Choosing the approach is important, but it is also worth thinking about the tools behind them as well. From our research, if you want to go with schema stitching then GraphQL Mesh is the only implementation right now, and similarly Apollo Federation is the only choice if you pick schema federation. While GraphQL Mesh gets additional points for being open source, it is still a few steps behind Apollo both in terms of scale and software maturity. For example, many of the Mesh packages are still not following Semantic Version at the time of writing, however, based on their roadmap this might not be the case for long. Until then, Apollo might be the better choice for teams wanting a stable platform to build their GraphQL services.

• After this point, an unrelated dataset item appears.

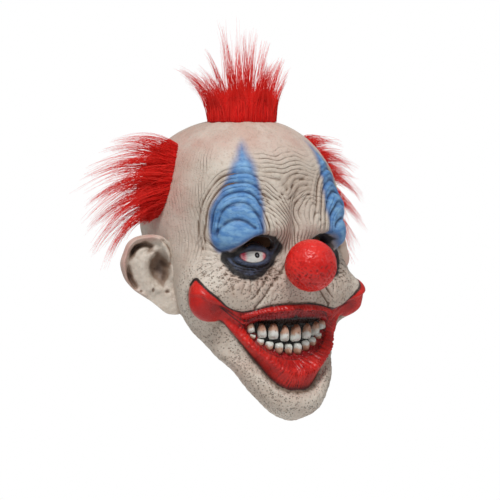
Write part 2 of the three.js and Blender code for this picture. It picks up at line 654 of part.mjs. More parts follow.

As mentioned in the "How is it different to schema stitching?" section, the two approaches use different governance models. If you work in a large company, then I would suggest Federation because sooner or later you will reach a point where a single GraphQL team isn't enough to provide support, maintenance and development to meet the demand from all the consumers and data providers. Handling schema changes is not only time-consuming but requires careful coordination, in my team we found ourselves spending a decent amount of time preventing breaking changes and supporting new schema releases. In smaller companies or even medium-sized companies (several consumers and data providers instead of tens or even hundreds), schema stitching provides more flexibility and be more easily slotted into an existing REST backend architecture.

Ultimately, the choice between schema stitching and schema federation will depend on the specific needs of your application, so it's important to evaluate both options and choose the one that best fits your requirements. This is the perfect situation to create PoCs and test out each approach before committing.